* Given instruction:
Write out all of the lines below, exactly and completely.

---

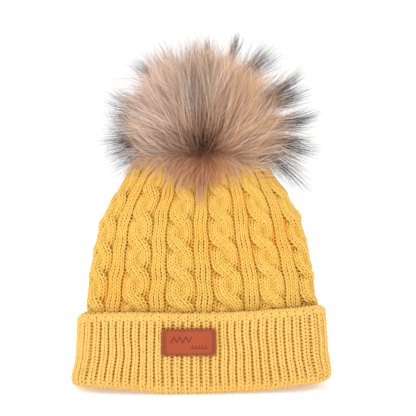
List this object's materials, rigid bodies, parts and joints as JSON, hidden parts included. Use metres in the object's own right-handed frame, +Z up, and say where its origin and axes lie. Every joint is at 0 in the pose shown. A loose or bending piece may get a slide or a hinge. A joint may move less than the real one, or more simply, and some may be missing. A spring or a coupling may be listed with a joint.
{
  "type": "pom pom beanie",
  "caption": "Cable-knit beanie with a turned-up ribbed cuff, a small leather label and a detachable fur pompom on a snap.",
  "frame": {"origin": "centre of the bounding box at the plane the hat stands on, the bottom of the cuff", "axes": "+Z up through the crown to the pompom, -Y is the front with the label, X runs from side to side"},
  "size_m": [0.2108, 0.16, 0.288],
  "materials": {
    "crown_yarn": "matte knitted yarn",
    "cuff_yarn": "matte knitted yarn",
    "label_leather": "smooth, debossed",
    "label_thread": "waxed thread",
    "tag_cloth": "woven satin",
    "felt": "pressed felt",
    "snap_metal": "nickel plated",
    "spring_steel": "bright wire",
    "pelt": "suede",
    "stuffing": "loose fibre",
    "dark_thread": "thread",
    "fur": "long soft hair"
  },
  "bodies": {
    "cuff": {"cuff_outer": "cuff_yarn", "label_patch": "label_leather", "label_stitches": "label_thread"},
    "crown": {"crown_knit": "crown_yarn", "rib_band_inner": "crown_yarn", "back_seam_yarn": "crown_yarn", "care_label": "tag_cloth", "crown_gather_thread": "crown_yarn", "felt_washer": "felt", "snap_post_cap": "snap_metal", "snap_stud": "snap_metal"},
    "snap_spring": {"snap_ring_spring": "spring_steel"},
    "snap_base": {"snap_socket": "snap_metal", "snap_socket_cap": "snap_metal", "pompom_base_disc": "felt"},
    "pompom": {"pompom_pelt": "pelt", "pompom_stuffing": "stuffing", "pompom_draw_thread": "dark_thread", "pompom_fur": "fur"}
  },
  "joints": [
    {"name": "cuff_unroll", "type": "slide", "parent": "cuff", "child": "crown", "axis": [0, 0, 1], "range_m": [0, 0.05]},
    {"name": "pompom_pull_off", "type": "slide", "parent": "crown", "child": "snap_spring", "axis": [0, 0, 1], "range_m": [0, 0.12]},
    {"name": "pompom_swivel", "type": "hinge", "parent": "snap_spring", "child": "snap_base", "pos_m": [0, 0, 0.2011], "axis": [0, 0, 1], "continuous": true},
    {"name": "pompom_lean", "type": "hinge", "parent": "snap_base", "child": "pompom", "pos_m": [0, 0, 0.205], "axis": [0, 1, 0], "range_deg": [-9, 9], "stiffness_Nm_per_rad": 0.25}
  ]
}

---

* Answer:
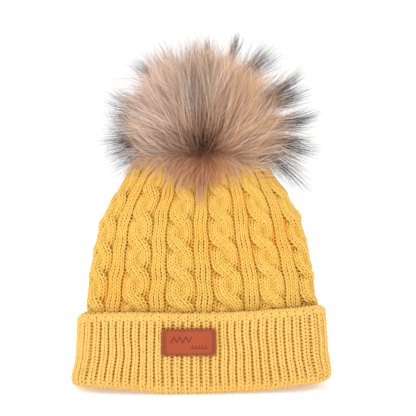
List this object's materials, rigid bodies, parts and joints as JSON, hidden parts included. Use metres in the object's own right-handed frame, +Z up, and say where its origin and axes lie. Every joint is at 0 in the pose shown. A loose or bending piece may get a slide or a hinge. A joint may move less than the real one, or more simply, and some may be missing. A spring or a coupling may be listed with a joint.
{
  "type": "pom pom beanie",
  "caption": "Cable-knit beanie with a turned-up ribbed cuff, a small leather label and a detachable fur pompom on a snap.",
  "frame": {"origin": "centre of the bounding box at the plane the hat stands on, the bottom of the cuff", "axes": "+Z up through the crown to the pompom, -Y is the front with the label, X runs from side to side"},
  "size_m": [0.2108, 0.16, 0.288],
  "materials": {
    "crown_yarn": "matte knitted yarn",
    "cuff_yarn": "matte knitted yarn",
    "label_leather": "smooth, debossed",
    "label_thread": "waxed thread",
    "tag_cloth": "woven satin",
    "felt": "pressed felt",
    "snap_metal": "nickel plated",
    "spring_steel": "bright wire",
    "pelt": "suede",
    "stuffing": "loose fibre",
    "dark_thread": "thread",
    "fur": "long soft hair"
  },
  "bodies": {
    "cuff": {"cuff_outer": "cuff_yarn", "label_patch": "label_leather", "label_stitches": "label_thread"},
    "crown": {"crown_knit": "crown_yarn", "rib_band_inner": "crown_yarn", "back_seam_yarn": "crown_yarn", "care_label": "tag_cloth", "crown_gather_thread": "crown_yarn", "felt_washer": "felt", "snap_post_cap": "snap_metal", "snap_stud": "snap_metal"},
    "snap_spring": {"snap_ring_spring": "spring_steel"},
    "snap_base": {"snap_socket": "snap_metal", "snap_socket_cap": "snap_metal", "pompom_base_disc": "felt"},
    "pompom": {"pompom_pelt": "pelt", "pompom_stuffing": "stuffing", "pompom_draw_thread": "dark_thread", "pompom_fur": "fur"}
  },
  "joints": [
    {"name": "cuff_unroll", "type": "slide", "parent": "cuff", "child": "crown", "axis": [0, 0, 1], "range_m": [0, 0.05]},
    {"name": "pompom_pull_off", "type": "slide", "parent": "crown", "child": "snap_spring", "axis": [0, 0, 1], "range_m": [0, 0.12]},
    {"name": "pompom_swivel", "type": "hinge", "parent": "snap_spring", "child": "snap_base", "pos_m": [0, 0, 0.2011], "axis": [0, 0, 1], "continuous": true},
    {"name": "pompom_lean", "type": "hinge", "parent": "snap_base", "child": "pompom", "pos_m": [0, 0, 0.205], "axis": [0, 1, 0], "range_deg": [-9, 9], "stiffness_Nm_per_rad": 0.25}
  ]
}